COLLECTED DATA ->
==========
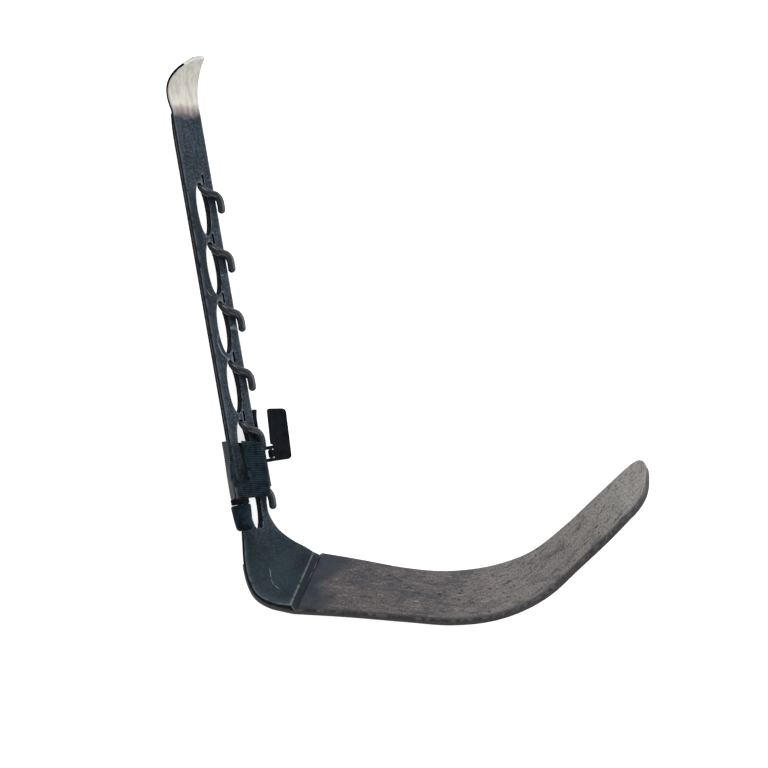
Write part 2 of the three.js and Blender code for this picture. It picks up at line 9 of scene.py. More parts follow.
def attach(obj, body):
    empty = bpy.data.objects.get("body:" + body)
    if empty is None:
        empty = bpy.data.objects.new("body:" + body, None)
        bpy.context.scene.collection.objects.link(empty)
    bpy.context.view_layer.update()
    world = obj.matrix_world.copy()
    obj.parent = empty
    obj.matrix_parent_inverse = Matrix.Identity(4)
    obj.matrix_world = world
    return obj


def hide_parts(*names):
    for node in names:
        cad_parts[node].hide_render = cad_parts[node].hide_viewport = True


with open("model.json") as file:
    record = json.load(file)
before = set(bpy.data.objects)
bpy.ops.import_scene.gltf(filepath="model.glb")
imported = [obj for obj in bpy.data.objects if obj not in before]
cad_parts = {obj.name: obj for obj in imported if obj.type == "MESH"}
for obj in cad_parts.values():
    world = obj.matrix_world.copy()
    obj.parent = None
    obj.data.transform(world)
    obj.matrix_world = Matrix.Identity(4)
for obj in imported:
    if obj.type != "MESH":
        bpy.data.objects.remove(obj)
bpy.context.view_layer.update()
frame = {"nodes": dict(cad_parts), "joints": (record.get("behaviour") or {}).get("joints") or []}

# ---- dimensions, in millimetres, in the tool's own frames ----------------------------------------
MM = 0.001
GAP = 0.3
LEAN = math.radians(9.85)
BAR_TILT = math.radians(22)
BLADE_TILT = math.radians(35)

BAR_WIDTH = 14.3
BAR_THICK = 3.4
STRAP_THICK = 3.0
BAR_TOP = 200.5
TIP_LENGTH = 24
TIP_BEND = math.radians(38)
TIP_CUT = 13.4
TIP_BELLY = 6.5
TIP_FLARE = 4.7

WINDOW_COUNT = 6
WINDOW_PITCH = 30
WINDOW_LENGTH = 27
WINDOW_WIDTH = 6.3
LOWEST_WINDOW = -14.5
SLIT_LENGTH = 5.4
SLIT_WIDTH = 1.0
SLIT_X = 2.4
SLIT_ABOVE_ROOT = 3.6

HOOK_RADIUS = 1.95
HOOK_RISE = 2.3
HOOK_ABOVE_WINDOW = 24.5

BLADE_THICK = 5.0
HEEL_END_Z = -2.6
BEVEL_DEPTH = 2.4
STRAP_BOTTOM = -15.5
STRAP_TOP = 199
STRAP_END_TAPER = 9
STRAP_END_INSET = 0.7

SLEEVE_BOTTOM = 2.7
SLEEVE_HEIGHT = 28.3
SLEEVE_HALF_WIDTH = 9.2
SLEEVE_TAPER = 1.3
SLEEVE_FRONT = 6.4
SLEEVE_FRONT_WALL = 1.7
SLEEVE_BACK = -9.9
SLEEVE_WALL = 1.7
BOTTOM_SLANT = math.tan(math.radians(4.5))
TOP_SLANT = math.tan(math.radians(12.5))
SLOT_SLANT = math.tan(math.radians(9))
SLOT_BOTTOM = 11.2
SLOT_RIGHT = -3.2
SIDE_TOP = 1.0
RIB_PITCH = 0.91
RIB_DEPTH = 0.24

KNOB_X, KNOB_Z = -9.4, 5.3
KNOB_RADIUS = 5.0
KNOB_TOP = 0.4
KNOB_LENGTH = 13.0
COLLAR_RADIUS = 4.6
SPINDLE_RADIUS = 1.4

TAB_PIN_X, TAB_PIN_Z = 10.9, 6.2
TAB_THICK = 1.6
KNUCKLE_RADIUS = 1.5
KNUCKLE_BOTTOM = 21.0
KNUCKLE_TOP = 24.7
EAR_LENGTH = 1.8

# ---- frames ---------------------------------------------------------------------------------------
joints = {joint["name"]: joint for joint in frame["joints"]}
BAR_TURN = Matrix.Rotation(LEAN, 4, "Z") @ Matrix.Rotation(BAR_TILT, 4, "Y")
tab_axis = Vector(joints["tab_turn"]["pos_m"])
tool_origin = tab_axis - BAR_TURN @ (Vector((TAB_PIN_X, (KNUCKLE_BOTTOM + KNUCKLE_TOP) / 2, TAB_PIN_Z)) * MM)
TOOL = Matrix.Translation(tool_origin) @ Matrix.Scale(MM, 4)
BAR = TOOL @ BAR_TURN


# ---- mesh helpers ---------------------------------------------------------------------------------
def catmull(points):
    """A centripetal Catmull-Rom curve through points, as a function of a share from 0 to 1."""
    points = [Vector(p) for p in points]
    last = len(points) - 1

    def at(share):
        place = share * last
        i = min(int(place), last - 1)
        w = place - i
        p1, p2 = points[i], points[i + 1]
        p0 = points[i - 1] if i else 2 * p1 - p2
        p3 = points[i + 2] if i + 2 <= last else 2 * p2 - p1
        d0, d1, d2 = ((b - a).length ** 0.5 for a, b in ((p0, p1), (p1, p2), (p2, p3)))
        m1 = ((p1 - p0) / d0 - (p2 - p0) / (d0 + d1) + (p2 - p1) / d1) * d1
        m2 = ((p2 - p1) / d1 - (p3 - p1) / (d1 + d2) + (p3 - p2) / d2) * d1
        return p1 + m1 * w + (3 * (p2 - p1) - 2 * m1 - m2) * w**2 + (2 * (p1 - p2) + m1 + m2) * w**3

    return at


def plan(points):
    return catmull([(x, y, 0) for x, y in points])


def loft(rings):
    """Points and faces of a closed skin through rings of equal length."""
    size = len(rings[0])
    points = [p for ring in rings for p in ring]
    faces = []
    for r in range(len(rings) - 1):
        for i in range(size):
            j = (i + 1) % size
            faces.append((r * size + i, r * size + j, (r + 1) * size + j, (r + 1) * size + i))
    faces.append(tuple(reversed(range(size))))
    faces.append(tuple(range((len(rings) - 1) * size, len(rings) * size)))
    return points, faces


def new_object(name, points, faces, matrix=BAR):
    """A mesh object from points in one of the tool's frames. Its faces are turned outwards."""
    mesh = bpy.data.meshes.new(name)
    mesh.from_pydata([matrix @ Vector(p) for p in points], [], faces)
    work = bmesh.new()
    work.from_mesh(mesh)
    bmesh.ops.recalc_face_normals(work, faces=work.faces)
    work.to_mesh(mesh)
    work.free()
    made = bpy.data.objects.new(name, mesh)
    bpy.context.scene.collection.objects.link(made)
    return made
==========
Copy all data exactly, start to finish.

TASK RESULT ->
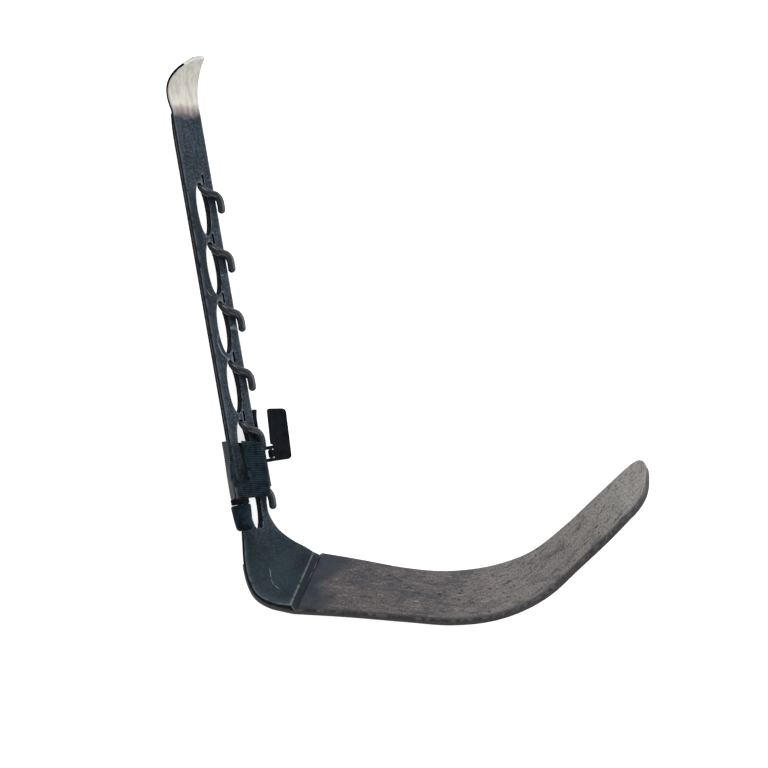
Write part 2 of the three.js and Blender code for this picture. It picks up at line 9 of scene.py. More parts follow.
def attach(obj, body):
    empty = bpy.data.objects.get("body:" + body)
    if empty is None:
        empty = bpy.data.objects.new("body:" + body, None)
        bpy.context.scene.collection.objects.link(empty)
    bpy.context.view_layer.update()
    world = obj.matrix_world.copy()
    obj.parent = empty
    obj.matrix_parent_inverse = Matrix.Identity(4)
    obj.matrix_world = world
    return obj


def hide_parts(*names):
    for node in names:
        cad_parts[node].hide_render = cad_parts[node].hide_viewport = True


with open("model.json") as file:
    record = json.load(file)
before = set(bpy.data.objects)
bpy.ops.import_scene.gltf(filepath="model.glb")
imported = [obj for obj in bpy.data.objects if obj not in before]
cad_parts = {obj.name: obj for obj in imported if obj.type == "MESH"}
for obj in cad_parts.values():
    world = obj.matrix_world.copy()
    obj.parent = None
    obj.data.transform(world)
    obj.matrix_world = Matrix.Identity(4)
for obj in imported:
    if obj.type != "MESH":
        bpy.data.objects.remove(obj)
bpy.context.view_layer.update()
frame = {"nodes": dict(cad_parts), "joints": (record.get("behaviour") or {}).get("joints") or []}

# ---- dimensions, in millimetres, in the tool's own frames ----------------------------------------
MM = 0.001
GAP = 0.3
LEAN = math.radians(9.85)
BAR_TILT = math.radians(22)
BLADE_TILT = math.radians(35)

BAR_WIDTH = 14.3
BAR_THICK = 3.4
STRAP_THICK = 3.0
BAR_TOP = 200.5
TIP_LENGTH = 24
TIP_BEND = math.radians(38)
TIP_CUT = 13.4
TIP_BELLY = 6.5
TIP_FLARE = 4.7

WINDOW_COUNT = 6
WINDOW_PITCH = 30
WINDOW_LENGTH = 27
WINDOW_WIDTH = 6.3
LOWEST_WINDOW = -14.5
SLIT_LENGTH = 5.4
SLIT_WIDTH = 1.0
SLIT_X = 2.4
SLIT_ABOVE_ROOT = 3.6

HOOK_RADIUS = 1.95
HOOK_RISE = 2.3
HOOK_ABOVE_WINDOW = 24.5

BLADE_THICK = 5.0
HEEL_END_Z = -2.6
BEVEL_DEPTH = 2.4
STRAP_BOTTOM = -15.5
STRAP_TOP = 199
STRAP_END_TAPER = 9
STRAP_END_INSET = 0.7

SLEEVE_BOTTOM = 2.7
SLEEVE_HEIGHT = 28.3
SLEEVE_HALF_WIDTH = 9.2
SLEEVE_TAPER = 1.3
SLEEVE_FRONT = 6.4
SLEEVE_FRONT_WALL = 1.7
SLEEVE_BACK = -9.9
SLEEVE_WALL = 1.7
BOTTOM_SLANT = math.tan(math.radians(4.5))
TOP_SLANT = math.tan(math.radians(12.5))
SLOT_SLANT = math.tan(math.radians(9))
SLOT_BOTTOM = 11.2
SLOT_RIGHT = -3.2
SIDE_TOP = 1.0
RIB_PITCH = 0.91
RIB_DEPTH = 0.24

KNOB_X, KNOB_Z = -9.4, 5.3
KNOB_RADIUS = 5.0
KNOB_TOP = 0.4
KNOB_LENGTH = 13.0
COLLAR_RADIUS = 4.6
SPINDLE_RADIUS = 1.4

TAB_PIN_X, TAB_PIN_Z = 10.9, 6.2
TAB_THICK = 1.6
KNUCKLE_RADIUS = 1.5
KNUCKLE_BOTTOM = 21.0
KNUCKLE_TOP = 24.7
EAR_LENGTH = 1.8

# ---- frames ---------------------------------------------------------------------------------------
joints = {joint["name"]: joint for joint in frame["joints"]}
BAR_TURN = Matrix.Rotation(LEAN, 4, "Z") @ Matrix.Rotation(BAR_TILT, 4, "Y")
tab_axis = Vector(joints["tab_turn"]["pos_m"])
tool_origin = tab_axis - BAR_TURN @ (Vector((TAB_PIN_X, (KNUCKLE_BOTTOM + KNUCKLE_TOP) / 2, TAB_PIN_Z)) * MM)
TOOL = Matrix.Translation(tool_origin) @ Matrix.Scale(MM, 4)
BAR = TOOL @ BAR_TURN


# ---- mesh helpers ---------------------------------------------------------------------------------
def catmull(points):
    """A centripetal Catmull-Rom curve through points, as a function of a share from 0 to 1."""
    points = [Vector(p) for p in points]
    last = len(points) - 1

    def at(share):
        place = share * last
        i = min(int(place), last - 1)
        w = place - i
        p1, p2 = points[i], points[i + 1]
        p0 = points[i - 1] if i else 2 * p1 - p2
        p3 = points[i + 2] if i + 2 <= last else 2 * p2 - p1
        d0, d1, d2 = ((b - a).length ** 0.5 for a, b in ((p0, p1), (p1, p2), (p2, p3)))
        m1 = ((p1 - p0) / d0 - (p2 - p0) / (d0 + d1) + (p2 - p1) / d1) * d1
        m2 = ((p2 - p1) / d1 - (p3 - p1) / (d1 + d2) + (p3 - p2) / d2) * d1
        return p1 + m1 * w + (3 * (p2 - p1) - 2 * m1 - m2) * w**2 + (2 * (p1 - p2) + m1 + m2) * w**3

    return at


def plan(points):
    return catmull([(x, y, 0) for x, y in points])


def loft(rings):
    """Points and faces of a closed skin through rings of equal length."""
    size = len(rings[0])
    points = [p for ring in rings for p in ring]
    faces = []
    for r in range(len(rings) - 1):
        for i in range(size):
            j = (i + 1) % size
            faces.append((r * size + i, r * size + j, (r + 1) * size + j, (r + 1) * size + i))
    faces.append(tuple(reversed(range(size))))
    faces.append(tuple(range((len(rings) - 1) * size, len(rings) * size)))
    return points, faces


def new_object(name, points, faces, matrix=BAR):
    """A mesh object from points in one of the tool's frames. Its faces are turned outwards."""
    mesh = bpy.data.meshes.new(name)
    mesh.from_pydata([matrix @ Vector(p) for p in points], [], faces)
    work = bmesh.new()
    work.from_mesh(mesh)
    bmesh.ops.recalc_face_normals(work, faces=work.faces)
    work.to_mesh(mesh)
    work.free()
    made = bpy.data.objects.new(name, mesh)
    bpy.context.scene.collection.objects.link(made)
    return made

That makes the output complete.